Due ricerche pubblicate sulla rivista Proceedings of the National Academies of Science dimostrano che bastano pochi geni per disegnare le coloratissime ali delle farfalle della famiglia Ninfalidi. Gli studi, firmati da due team statunitensi guidati da Robert Reed dell’università di Cornell e da Arnaud Martin della George Washington University, sono stati realizzati usando l’innovativa tecnica genetica Crispr/Cas9. Essa permette di individuare con grande precisione i geni da disattivare, riducendo di molto i tempi e i costi di esperimenti che coinvolgono modifiche genetiche a scopo sperimentale. Attivando e disattivando alcuni geni specifici, gli scienziati sono stati in grado di ridisegnare e colorare (o de-colorare) le ali delle farfalle. Per studiare l’effetto delle modificazioni genetiche in alcune specie di Ninfalidi, i ricercatori sono intervenuti su due soli geni, denominati «WntA» e «optix».

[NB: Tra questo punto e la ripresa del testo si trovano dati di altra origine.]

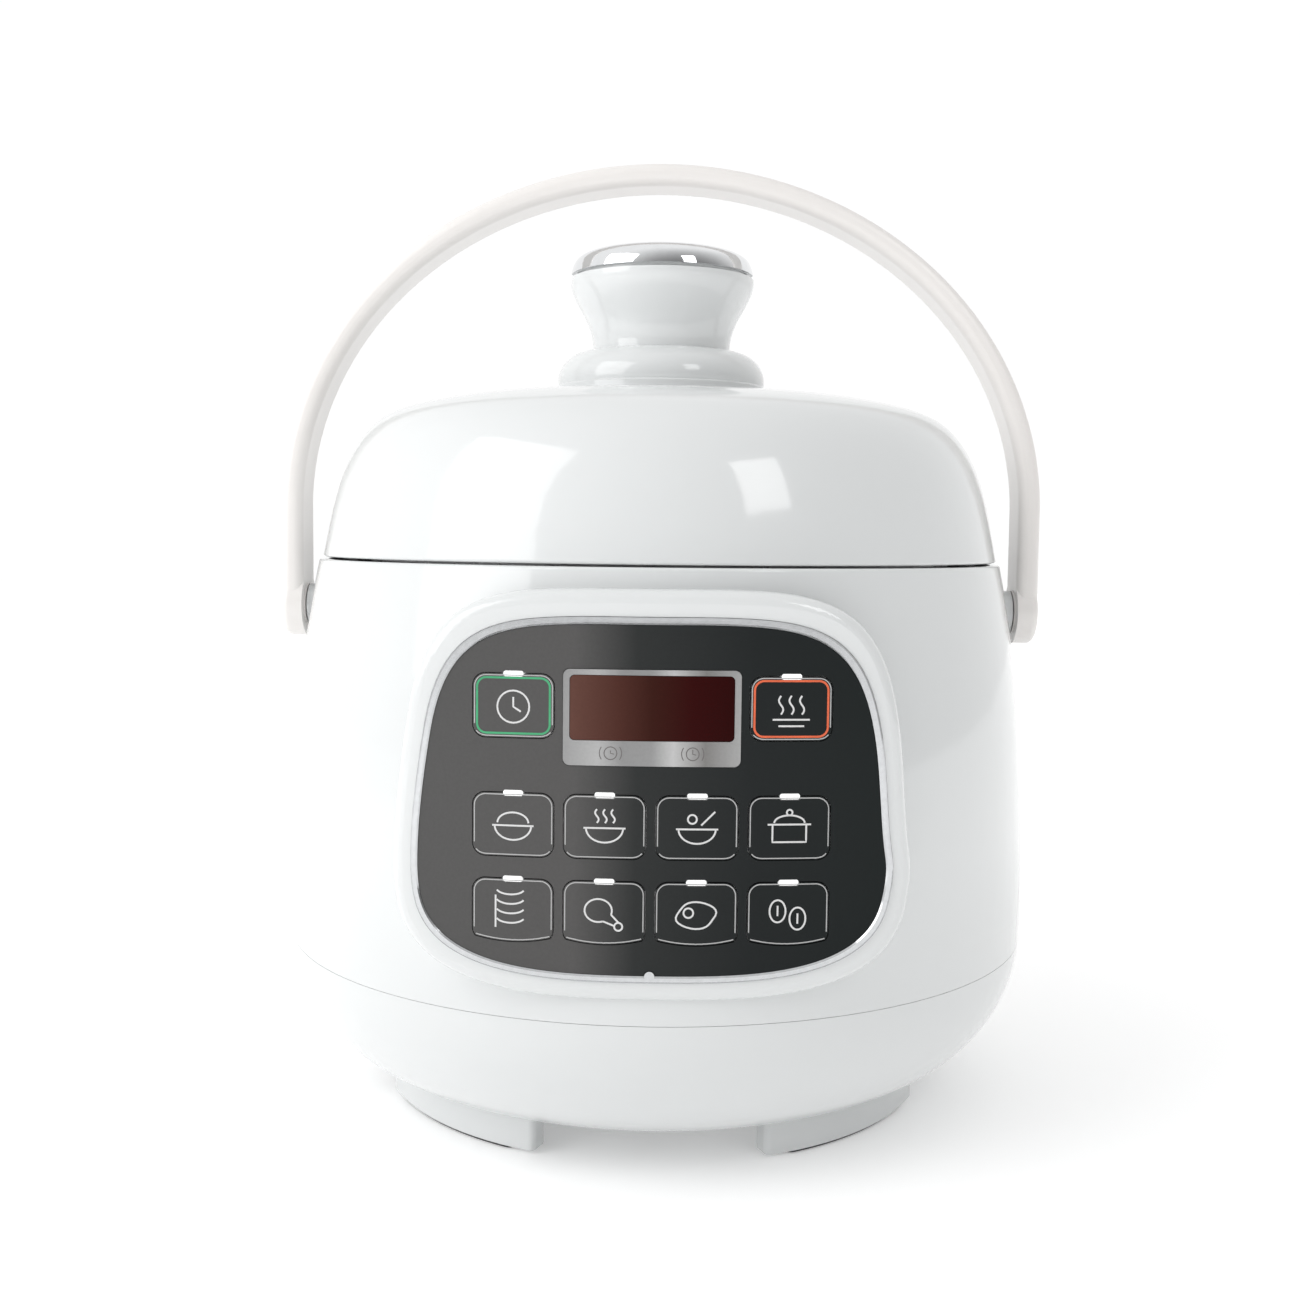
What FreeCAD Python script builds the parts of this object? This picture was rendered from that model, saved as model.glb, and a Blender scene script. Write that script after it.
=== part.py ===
"""Small electric pressure cooker, built as separate pieces in one frame.

Units are millimetres.  The origin is on the floor, on the cooker's upright axis.
+Z is up, -Y is the front with the control panel, and +X is the right-hand side
seen from the front.
"""
import FreeCAD, Part
import math
import os

V = FreeCAD.Vector
X_AXIS = V(1, 0, 0)
Y_AXIS = V(0, 1, 0)
Z_AXIS = V(0, 0, 1)
ORIGIN = V(0, 0, 0)

# ------------------------------------------------------------------ overall sizes
body_r = 110.2                # widest radius of the housing
body_widest_z = 57.0          # height of the widest radius
rim_r = 101.5                 # housing radius at its top edge
rim_z = 156.0                 # height of the housing's top edge
barrel_bulge = 2.7            # how far the side stands outside its own chord
parting_z = 46.6              # joint between the housing and the base shell
parting_r = 109.8             # housing radius at that joint
bottom_z = 10.5               # underside of the base shell
bottom_r = 84.0               # radius where the bowl meets the flat underside
bowl_bulge = 6.6              # how far the bowl stands outside its own chord
shell_wall = 2.6              # wall of the moulded shells

# ------------------------------------------------------------------ clearances
fixed_gap = 0.10              # between pieces of one body that sit together
moving_gap = 0.30             # between curved faces of pieces that move apart
shaft_gap = 0.05              # radial running clearance of a shaft in its bush
key_gap = 0.25                # around a key in its hole
parting_gap = 0.12            # groove between the housing and the base shell

# ------------------------------------------------------------------ feet
foot_r = 81.7                 # outer radius of the arc-shaped feet
foot_width = 7.0              # radial width of a foot
foot_angle = 46.0             # arc that one foot spans
foot_corner = 1.6             # rounding of a foot's upright corners
foot_count = 4
foot_sink = 0.8               # the foot's own bottom stays this far off the floor
pad_width = 4.6               # rubber pad set into the foot
pad_angle = 36.0
pad_depth = 1.6               # how deep the pad sits in the foot
base_screw_r = 66.0           # circle of the screws that hold the base shell
base_post_r = 4.6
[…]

NEL PRIMO CASO, il team di Washington ha dimostrato che dal gene WntA dipende la forma dei disegni delle ali delle farfalle, ma con effetti assai variabili. I biologi hanno infatti disattivato il gene WntA in sette specie di farfalle generando effetti morfologicamente diversi sui disegni delle ali. Il risultato dimostra che l’evoluzione di una nuova specie non è necessariamente legata a una mutazione in un gene, ma alle molteplici funzioni che lo stesso gene può svolgere.

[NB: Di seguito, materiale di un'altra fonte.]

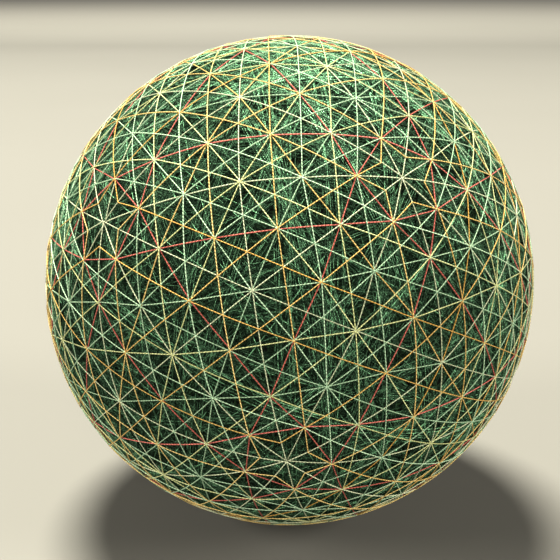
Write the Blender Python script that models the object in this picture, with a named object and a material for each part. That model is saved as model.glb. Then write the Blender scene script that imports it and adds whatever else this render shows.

Nel secondo caso, Reed e i suoi colleghi hanno «spento» il gene «optix» presente in quattro specie di farfalle, ottenendo un risultato piuttosto spettacolare: senza quel gene, le ali delle farfalle perdono la colorazione e presentano gli stessi disegni delle specie naturali, ma in bianco e nero. In alcune specie, il grigio è sostituito da un blu iridescente.

OLTRE A CHIARIRE alcuni aspetti dell’evoluzione e degli spettacolari colori delle farfalle Ninfalidi, lo studio dimostra le potenzialità della tecnica Crispr/Cas9 come strumento di ricerca, un aspetto di questa rivoluzionaria tecnologia di cui si parla poco. Grazie a «Crispr», modificare il Dna è divenuto molto più rapido ed economico, perciò l’attenzione del pubblico e degli esperti si è concentrata sul rischio che questa biotecnologia venga presto utilizzata per far nascere bambini «disegnati» a tavolino dai genitori con l’aiuto dell’ingegneria genetica.
Sebbene gli aspetti bioetici siano davvero rilevanti, in realtà gran parte dei ricercatori stanno usando la tecnica Crispr come «utensile» di laboratorio. Essa infatti permette di attivare e disattivare regioni molto precise del Dna osservare gli effetti delle modifiche sullo sviluppo dell’individuo. In tal modo, gli scienziati possono risalire alla funzione dei geni e delle loro combinazioni. Più che per le temute applicazioni cliniche, è soprattutto per questo uso che la tecnica Crispr si è diffusa nei laboratori di tutto il mondo con grande rapidità. Scoperta nel 2012, oltre 2400 ricerche in ambito biomedico ne hanno fatto uso nel solo 2016.